In order to qualify for the exemption, services must be rendered outside of the Republic. When providing the services there must be an employment relationship, but the employer does not necessarily have to be a South African resident. As the exemption only applies to employees, independent contractors or self-employed persons do not qualify.

Not all remuneration qualifies. The remuneration that qualifies is remuneration received by or accrued to an employee by way of salary, leave pay, wage, overtime pay, bonus, gratuity, commission, fee, emolument or allowance for services rendered. A remuneration must be received for services rendered. Amounts paid by an employer to an employee which do not relate to services rendered, for example payment for the termination of employment, are not included.

In order to qualify for the exemption, a person must be in employment outside the Republic for at least 183 full days during any 12-month period. The 183 full days do not have to be consecutive or continuous in order to meet the requirements. When calculating the number of days, days means calendar days and not only work days. Days spent outside of South Africa where a person is not in employment would not qualify.

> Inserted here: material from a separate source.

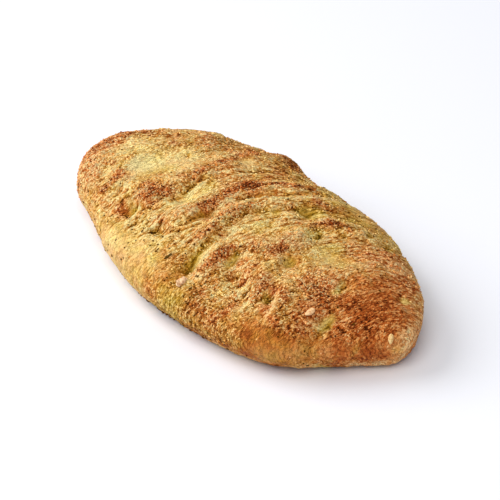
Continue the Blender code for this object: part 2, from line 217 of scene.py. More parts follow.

In addition to the 183 days in aggregate, a person must also have rendered services out of South Africa for a continuous period exceeding 60 full days in the same period of 12 months. The 12 consecutive months does not necessarily mean a year of assessment, a financial year or a calendar year, it can be any period of 12 consecutive months. Taxpayers must be in a position to substantiate their time outside South Africa by providing documentation such as letters of secondment, employment contracts, and copies of passports.

There is a common misconception that all remuneration received or accrued during the qualifying period of 12 months is exempt. This is incorrect. Only the remuneration received or accrued in respect of services rendered outside of the Republic during the qualifying period of 12 months is exempt.